Background image

GCP Expertise
Case studies

Article Clasterization Tool to Improve the Bibliography Search

Challenge

The customer approached Quantori to enhance their bibliography search by developing a tool for article clustering. Although they had a basic prototype on Streamlit, they needed a high-performance production system, as no existing bibliographic tools provided clustering of publications. The goal was to create a complex clustering feature, optimizing data recording for graphs, and reduce the search program's time and memory usage, which initially handled only one request at a time.

Solution

Quantori Team built a high-performance bibliographic tool using the optimized datasets provided by the customer. We developed a front-end platform with enhanced UX and built the back-end infrastructure on GCP.

Outcome

The article clustering functionality helps identify the most relevant references and core articles, with metrics for ranking authors and publications within clusters. It supports exporting search results to CSV, including separate clusters, 'seed papers,' and search parameters. The system features a user-friendly interface and provides more precise bibliographic search and filtering, delivering unique data quickly.

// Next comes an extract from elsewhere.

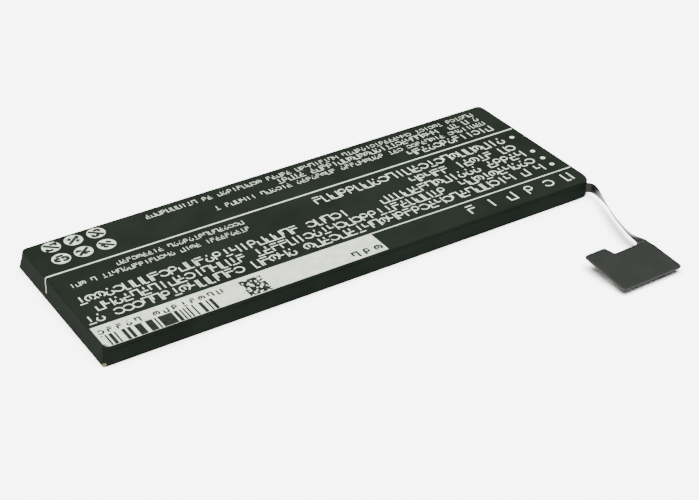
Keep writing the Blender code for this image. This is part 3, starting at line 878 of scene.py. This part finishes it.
# Rows of small marks, each with its first x, last x, middle y and height
ROWS = (
    (41.3, -43.2, -8.5, 2.45),
    (41.3, -42.0, -5.75, 2.4),
    (41.3, -42.2, -2.9, 2.45),
    (41.3, 21.0, -0.1, 2.4),
    (41.3, 2.0, 3.05, 2.5),
    (42.2, 25.7, 8.0, 2.1),
    (42.2, 1.2, 12.25, 1.7),
)
FINE_ROWS = (
    (-11.0, -42.0, 1.7, 1.3),
    (-11.0, -34.0, 3.9, 1.3),
    (42.2, -12.0, 10.25, 1.4),
    (42.2, -23.0, 14.1, 1.35),
)
HEADING = (43.4, 23.6, -13.6, 2.75)
BULLETS = ((43.25, -8.5), (43.25, -5.9), (43.25, -3.0), (43.25, 3.1))
DISCS = [(x, y) for x in (-32.7, -36.7, -40.6) for y in (10.1, 14.2)]
DIGITS = (-23.5, -43.5, -12.2, 1.4)
TAG = (4.0, -0.2, -14.9, 1.8)

# Square patch of cells and row of bars, both set out on a pitch
PITCH = 0.3
PATCH = [(-16.6 - PITCH * i, -15.8 + PITCH * j) for i in range(13) for j in range(15)]
BARS = [(-25.6 - PITCH * i, -14.55) for i in range(63)]

# Strokes of the six round signs, in parts of a sign's width
SLASH = [(-0.34, 0.30), (0.34, -0.30)]
RISE = [(-0.34, -0.30), (0.34, 0.30)]
SIGNS = (
    [SLASH, [(0.0, 0.28), (0.24, 0.16)], [(-0.30, -0.08), (-0.08, -0.26)], [(0.1, 0.02), (0.34, 0.02)]],
    [SLASH, arc((0.12, 0.17), 0.14, -40, 200, 7), arc((-0.12, -0.18), 0.12, 120, 360, 7)],
    [RISE, [(-0.3, 0.14), (-0.02, 0.14), (-0.02, 0.3)], [(0.06, -0.14), (0.3, -0.14), (0.22, -0.28)]],
    [RISE, [(-0.26, 0.06), (-0.1, 0.26)], [(0.1, -0.26), (0.26, -0.06)], [(-0.32, -0.06), (-0.2, -0.16)]],
    [arc((-0.17, 0.1), 0.16, 30, 330, 8), arc((0.2, 0.06), 0.13, 200, 500, 8), [(-0.2, -0.26), (0.2, -0.26)]],
    [SLASH, [(-0.02, 0.3), (0.3, 0.3), (0.3, 0.08)], [(-0.3, -0.04), (-0.3, -0.24), (0.0, -0.24)]],
)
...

Calculation of 15,000 Human Genomes using GCP

Challenge

The R&D company needed experts in GCP and genotyping to process terabytes of human genome data and compare it with reference sequences. This would help speed up the discovery phase. 

Solution

To support the project, Quantori Team introduced the GCP infrastructure and the Terra Baer portal environment. Next, we evaluated cutting-edge bioinformatics technologies, including DRAGEN, DeepVariant, and GATK. We established a pipeline to retrieve data from Answer ALS and the 1000 Genomes Project (1KGP) and input it into GATK in GVCF format, streamlining the data processing workflow.

Outcome

We implemented a high-performance joint genotyping pipeline, resulting in the successful genotyping of approximately 5,000 genomes from Answer ALS and the 1000 Genomes Project (1KGP).